= Bill Marx =

American arts critic

Bill Marx is a theater critic based in Boston, Massachusetts. Marx served as theater and arts critic for WBUR from 1982 to 2006 and as the host of a podcast dedicated to books in translation for WGBH (FM) and Public Radio International's The World (radio program) from 2007 to 2011.

Since 1982, Marx has also written about arts and culture for print, broadcast, and online media outlets including The Boston Globe, The Boston Phoenix, The Washington Post Book World, The Nation, The Boston Review, the Los Angeles Times, Boston Magazine, Columbia Journalism Review, Parnassus, Ploughshares, TheaterWeek, The Village Voice, Tab Communications, and The Boston Ledger.

Marx won United Press International and Associated Press awards for his radio reviews of Boston theater. He has been a finalist for the National Book Critics Circle Award three times. Under's Marx's leadership, WBUR Online Arts also won an Online Journalism Award for Specialty Journalism (Small Site).

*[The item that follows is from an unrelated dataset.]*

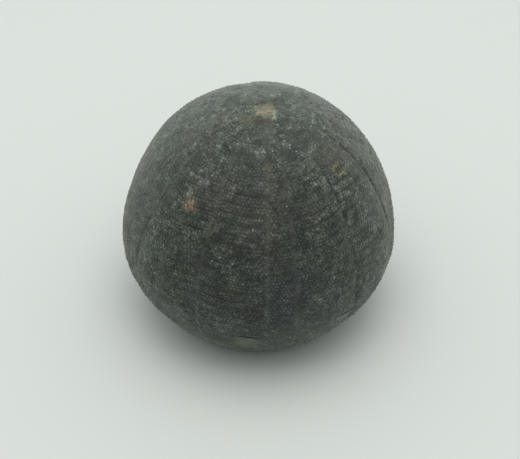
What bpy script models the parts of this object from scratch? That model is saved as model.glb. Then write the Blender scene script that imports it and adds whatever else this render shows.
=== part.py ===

Since 2007, Marx has been a full-time lecturer at Boston University, teaching courses on the history of American arts criticism and the contemporary novel for the Boston University College of Fine Arts and Boston University College of Arts and Sciences.

As Editor in Chief of The Arts Fuse, a non-profit web magazine Marx launched in July 2007, Marx helped increase editorial coverage of the arts and culture across Boston and New England. The Arts Fuse has published more than 1,700 articles from 60 expert writers and critics.

Marx began publishing The Arts Fuse in reaction to the declining arts coverage in newspapers, magazines, radio, and television, creating a site that could experiments with professional online arts criticism, looking at new and innovative ways to use online platforms to evolve cultural conversations and bring together critics, readers, and artists.

In 2011, The Arts Fuse received a grant from Mass Humanities for its Judicial Review, an online, in-depth, and interactive discussion of the issues raised by the arts on The Arts Fuse. The Arts Fuse also won CBS Boston's Most Valuable Blogger Award in 2011.

Marx's professional affiliations include for the Best Translated Book Awards, Fiction judge, beginning in 2010, on the Boston Theater Critics Association's Awards Committee from 1994 to 2006, and on the National Book Critics Circle's board of directors from 1995 to 1997.